Cleeves started writing the Venn series after the unexpected death of her husband in 2017. She’d gone back to Devon, where she grew up, to stay with her best friend, whose parents had belonged to a small religious group. “I’m thinking, if you’ve grown up in that, and you’d lost your faith, you would be cast out. And if that had happened to you, you might be attracted by something like the police service, because it would give you that sense of community and honour and duty. And it might be quite fun to have a straight-laced, uptight police officer who was a part of that.”
Venn is gay, and happily married—partly a celebration of the gay couple, friends of Tim’s and hers, who had helped Cleeves after his death, partly because “it really fitted into the relationship with the mother and the plot [of The Long Call, the first Venn novel], because it’s so much harder to get a reconciliation if you’re gay”. It was read by three gay couples before it went to the publisher, including her old friends, but Cleeves admits that while she loved writing about the relationship, “it is a bit tricky, with the whole thing about appropriating other people’s lived experience and do I have the right to do it”.
The latest Matthew Venn, The Heron’s Cry, was out in February in paperback. Cleeves likes to alternate between series, because she “would get very bored if I were just doing one”. There’ll be no more Shetland books—“eight was enough for Shetland, I just ran out of things to talk about”—but Vera and Matthew, thank goodness, are still in it for the long haul.

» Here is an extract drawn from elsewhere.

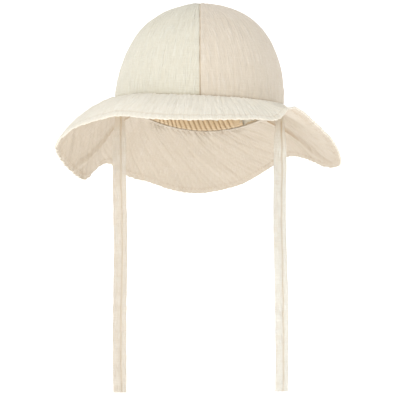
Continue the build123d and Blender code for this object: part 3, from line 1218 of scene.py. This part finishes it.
# ------------------------------------------------------------------------------ chin ties
@dataclass
class Tie:
    """A flat chin tie of folded gauze, pinched where it is sewn in and hanging free below."""

    side: str
    swing_axis: Array
    fold_axis: Array
    route: tuple[tuple[float, float, float], ...]
    wardrobe: Wardrobe
    width: float = 12.0 * MM
    root_width: float = 7.0 * MM
    pinch_length: float = 36.0 * MM
    thickness: float = 1.6 * MM
    twist: float = 0.0
    fold_line: float = 0.24
    seed: int = 0
    finish: Cloth = Cloth.TIE

    def centre_line(self) -> Array:
        """Points along a smooth spline whose control points are the route.

        Returns:
            The line, points by 3.
        """
        curve = bpy.data.curves.new(f"tie_{self.side}_route", "CURVE")
        curve.dimensions = "3D"
        spline = curve.splines.new("NURBS")
        spline.points.add(len(self.route) - 1)
        for point, place in zip(spline.points, self.route):
            point.co = (*(MM * v for v in place), 1.0)
        spline.order_u = 3
        spline.use_endpoint_u = True
        curve.resolution_u = 24
        holder = bpy.data.objects.new(curve.name, curve)
        bpy.context.scene.collection.objects.link(holder)
        line = bpy.data.meshes.new_from_object(holder)
        points = np.zeros(len(line.vertices) * 3)
        line.vertices.foreach_get("co", points)
        bpy.data.objects.remove(holder)
        bpy.data.meshes.remove(line)
        return points.reshape(-1, 3)

    def strip(self, line: Array) -> bpy.types.Object:
        """The tie's mesh: a flat rounded section carried down the centre line.

        The section is a superellipse of the tie's width and thickness, dented along the pressed
        fold. It narrows and thickens towards the sewn root, and its edges waver.

        Args:
            line: the centre line, points by 3.

        Returns:
            The tie.
        """
        steps = np.linalg.norm(np.diff(line, axis=0), axis=1)
        run = np.concatenate([[0], np.cumsum(steps)])
        rings = 430
        place = np.linspace(0, run[-1], rings)
        centre = np.stack([np.interp(place, run, line[:, k]) for k in range(3)], -1)
        down = np.gradient(centre, axis=0)
        down /= np.linalg.norm(down, axis=1, keepdims=True)
        noise = Relief(50 + self.seed)
        turn = np.radians(self.twist * (0.6 + 0.4 * noise.at(place / (60 * MM), place * 0)))
        broad = np.stack([np.cos(turn), np.sin(turn), np.zeros(rings)], -1)
        front = np.cross(broad, down)
        front /= np.linalg.norm(front, axis=1, keepdims=True)
        pinch = ease(place / self.pinch_length)
        half = (self.root_width + (self.width - self.root_width) * pinch) / 2
        half = half * (1 + 0.035 * noise.at(place / (7 * MM), place * 0 + 9))
        thick = self.thickness / 2 * (1.7 - 0.7 * pinch)
        ends = np.minimum(place, run[-1] - place)
        square = np.clip(ends / (0.7 * MM), 0, 1)
        thick = thick * np.sqrt(np.clip(1 - (1 - square) ** 2, 0.02, 1))
        hem = 0.22 * MM * (1 - ease((run[-1] - place - 7 * MM) / (0.8 * MM)))
        ring = 56
        angle = np.arange(ring) * 2 * math.pi / ring
        across = np.sign(np.cos(angle)) * np.abs(np.cos(angle)) ** 0.8
        through = np.sign(np.sin(angle)) * np.abs(np.sin(angle)) ** 0.45
        wide = half[:, None] * across
        s = place[:, None]
        fold_place = self.fold_line * half[:, None] + 0.25 * MM * noise.at(s / (14 * MM), s * 0 + 3)
        dent = 0.62 * hump(wide - fold_place, 0.55 * MM) * ease((s - 4 * MM) / (6 * MM))
        layer = 0.22 * (wide > fold_place)
        crease = 0.20 * noise.creases(wide / (2.6 * MM) + 11, s / (16 * MM)) + 0.22 * noise.at(
            wide / (5 * MM), s / (4.2 * MM)
        )
        gather = 0.5 * noise.at(wide / (1.1 * MM) + 5, s / (20 * MM)) * (1 - pinch[:, None])
        relief = (layer - dent + crease + gather - 0.15) * MM
        depth = (thick[:, None] + hem[:, None] + relief * 0.8) * through
        cup = 0.9 * MM * noise.at(s / (38 * MM), np.full_like(s, 17.0)) * (across**2)
        points = centre[:, None] + broad[:, None] * wide[..., None] + front[:, None] * (depth + cup)[..., None]
        index = np.arange(rings * ring).reshape(rings, ring)
        here, there = index[:-1], index[1:]
        walls = np.stack([here, np.roll(here, -1, 1), np.roll(there, -1, 1), there], -1).reshape(-1, 4)
        caps = [index[0, ::-1].tolist(), index[-1].tolist()]
        uv = np.stack(np.broadcast_arrays(wide + 0.02 * (through < 0), s), -1).reshape(-1, 2)
        # Painted shade: along the pressed fold, towards the pinched root, and a little in the hollows of the relief.
        shade = np.clip(dent * 1.1 + 0.5 * (1 - pinch[:, None]), 0, 1)
        shade = np.maximum(shade, np.clip(-relief / (0.9 * MM), 0, 0.12))
        return make_object(f"chin_tie_{self.side}", points.reshape(-1, 3), walls.tolist() + caps, uv, shade.ravel())

    def build(self) -> None:
        """Build the tie and its root stitching, and hang the stitching on the tie's top body."""
        line = self.centre_line()
        strip = self.strip(line)
        self.wardrobe.dress(strip, self.finish, "tie_gauze")
        top, free = f"tie_{self.side}_top", f"tie_{self.side}_free"
        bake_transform(strip)
        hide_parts(f"tie_{self.side}", f"tie_{self.side}_root")
        reach = self.root_width / 2.4
        offset = np.array([[-reach, -1.75 * MM, 0.6 * MM], [reach, -1.75 * MM, 0.6 * MM]])
        bar = self.swing_axis + np.linspace(0, 1, 12)[:, None] * (offset[1] - offset[0]) + offset[0]
        rows = []
        for number in range(2):
            normals = np.tile((0.0, -1.0, 0.0), (12, 1))
            shifted = bar + (0, 0, number * 1.0 * MM)
            rows.append(stitches(f"bar_{self.side}_{number}", shifted, normals, 2.0 * MM, 1.7 * MM, 0.2 * MM))
        tack = join(f"tie_{self.side}_root_stitching", rows)
        self.wardrobe.dress(tack, Cloth.THREAD, "thread")
        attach(tack, top)


# Points of each tie from the sewn root down, in millimetres.
TIE_RIGHT_ROUTE = (
    (-71.5, -3.5, -9.4),
    (-71.5, -3.6, -23.5),
    (-72.1, -3.0, -64.2),
    (-71.2, -3.9, -104.5),
    (-70.6, -3.2, -144.7),
    (-71.4, -4.0, -185.0),
    (-71.8, -3.5, -225.2),
    (-71.3, -3.8, -265.5),
)
TIE_LEFT_ROUTE = (
    (71.5, 3.5, -15.6),
    (71.5, 3.4, -30.2),
    (71.8, 3.0, -69.5),
    (71.3, 3.9, -108.7),
    (72.3, 3.1, -147.9),
    (73.1, 3.9, -187.1),
    (73.4, 3.2, -226.3),
    (73.1, 3.5, -265.5),
)


# ------------------------------------------------------------------------------ studio
@dataclass
class Studio:
    """A white sweep, soft lights and the camera."""

    camera_distance: float = 1.3
    camera_height: float = -0.094
    lens: float = 131.0
    floor_height: float = -0.30

    def camera(self) -> None:
        """A level camera in front of the hat."""
        data = bpy.data.cameras.new("camera")
        data.lens = self.lens
        data.sensor_width = 36.0
        eye = bpy.data.objects.new("camera", data)
        eye.location = (0, -self.camera_distance, self.camera_height)
        eye.rotation_euler = (math.pi / 2, 0, 0)
        bpy.context.scene.collection.objects.link(eye)
        bpy.context.scene.camera = eye

    def sweep(self) -> None:
        """A white floor that curves up into a wall behind the hat: a quarter circle between planes."""
        turn = np.linspace(0, math.pi / 2, 16)
        bend, back = 0.8, 1.6
        y = np.concatenate([[-4.0], back + bend * np.sin(turn), [back + bend]])
        z = np.concatenate([[0.0], bend * (1 - np.cos(turn)), [4.0]]) + self.floor_height
        x = np.array([-5.0, 5.0])
        points = np.stack(np.broadcast_arrays(x[:, None], y[None], z[None]), -1)
        index = np.arange(points.shape[0] * points.shape[1]).reshape(points.shape[:2])
        faces = np.stack([index[:-1, :-1], index[1:, :-1], index[1:, 1:], index[:-1, 1:]], -1).reshape(-1, 4)
        mesh = bpy.data.meshes.new("sweep")
        mesh.from_pydata(points.reshape(-1, 3).tolist(), [], faces.tolist())
        mesh.polygons.foreach_set("use_smooth", np.ones(len(faces), bool))
        sweep = bpy.data.objects.new("sweep", mesh)
        paint = bpy.data.materials.new("white_sweep")
        paint.use_nodes = True
        shader = paint.node_tree.nodes["Principled BSDF"]
        shader.inputs["Base Color"].default_value = (0.95, 0.95, 0.95, 1)
        shader.inputs["Roughness"].default_value = 1.0
        shader.inputs["Specular IOR Level"].default_value = 0.0
        shader.inputs["Emission Color"].default_value = (1, 1, 1, 1)
        shader.inputs["Emission Strength"].default_value = 0.42
        mesh.materials.append(paint)
        bpy.context.scene.collection.objects.link(sweep)

    def light(self, name: str, place: Place, size: float, power: float, colour: Colour) -> None:
        """A soft area light aimed at the hat.

        Args:
            name: the light's name.
            place: where the light stands.
            size: side of the light.
            power: power in watts.
            colour: the light's colour.
        """
        data = bpy.data.lights.new(name, "AREA")
        data.size, data.energy, data.color = size, power, colour
        lamp = bpy.data.objects.new(name, data)
        lamp.location = place
        aim = np.array((0.0, 0.0, -0.05)) - np.array(place)
        lamp.rotation_euler = (math.acos(-aim[2] / np.linalg.norm(aim)), 0, math.atan2(-aim[0], aim[1]))
        bpy.context.scene.collection.objects.link(lamp)

    def build(self) -> None:
        """Set up the camera, the sweep and the lights."""
        self.camera()
        self.sweep()
        world = bpy.data.worlds.new("studio")
        world.use_nodes = True
        world.node_tree.nodes["Background"].inputs["Color"].default_value = (1, 0.985, 0.975, 1)
        world.node_tree.nodes["Background"].inputs["Strength"].default_value = 0.60
        bpy.context.scene.world = world
        bpy.context.scene.view_settings.view_transform = "Standard"
        self.light("key", (-1.1, -1.3, 0.9), 0.9, 10.5, (1.0, 0.995, 0.985))
        self.light("fill", (1.2, -1.2, 0.1), 1.2, 4.0, (1.0, 0.97, 0.93))
        self.light("top", (-0.2, -0.6, 1.4), 1.2, 2.4, (1.0, 1.0, 0.99))


# ------------------------------------------------------------------------------ main
def main() -> None:
    """Build the hat round its frame."""
    logging.basicConfig(level=logging.INFO)
    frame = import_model()
    joints = {joint["name"]: joint for joint in frame["joints"]}
    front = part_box("crown_front_left")
    shape = HatShape(half_width=front[1].x, half_depth=-front[0].y, crown_height=front[1].z)
    wardrobe = Wardrobe()
    Studio().build()
    hangs = (("right", TIE_RIGHT_ROUTE, 3.0, 1, Cloth.TIE), ("left", TIE_LEFT_ROUTE, 24.0, 2, Cloth.TIE_PALE))
    for side, route, twist, seed, finish in hangs:
        swing = np.array(joints[f"tie_{side}_swing"]["pos_m"])
        fold = np.array(joints[f"tie_{side}_fold"]["pos_m"])
        Tie(side, swing, fold, route, wardrobe, twist=twist, seed=seed, finish=finish).build()
    fold_front = -joints["front_brim_turn_up"]["pos_m"][1]
    fold_back = joints["neck_flap_turn_up"]["pos_m"][1]
    Crown(shape, wardrobe).build()
    Brim(shape, wardrobe, fold_front, fold_back).build()
    InsideTrim(shape, wardrobe).build()


if __name__ == "__main__":
    main()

Still one for multiple jobs, Cleeves decided in 2020 to sponsor a new “Reading for Wellbeing” project in the north-east, in which community reading workers enable access to stories and reading to help improve the health and wellbeing of those in need of support. There are now nine of these workers. “It’s slow, and there probably won’t be a dramatic decrease in demand on the GP—but just for a couple of people, it’s going to make a real difference,” says Cleeves, finishing off her sandwich and crisps, and looking quietly, rightly, proud.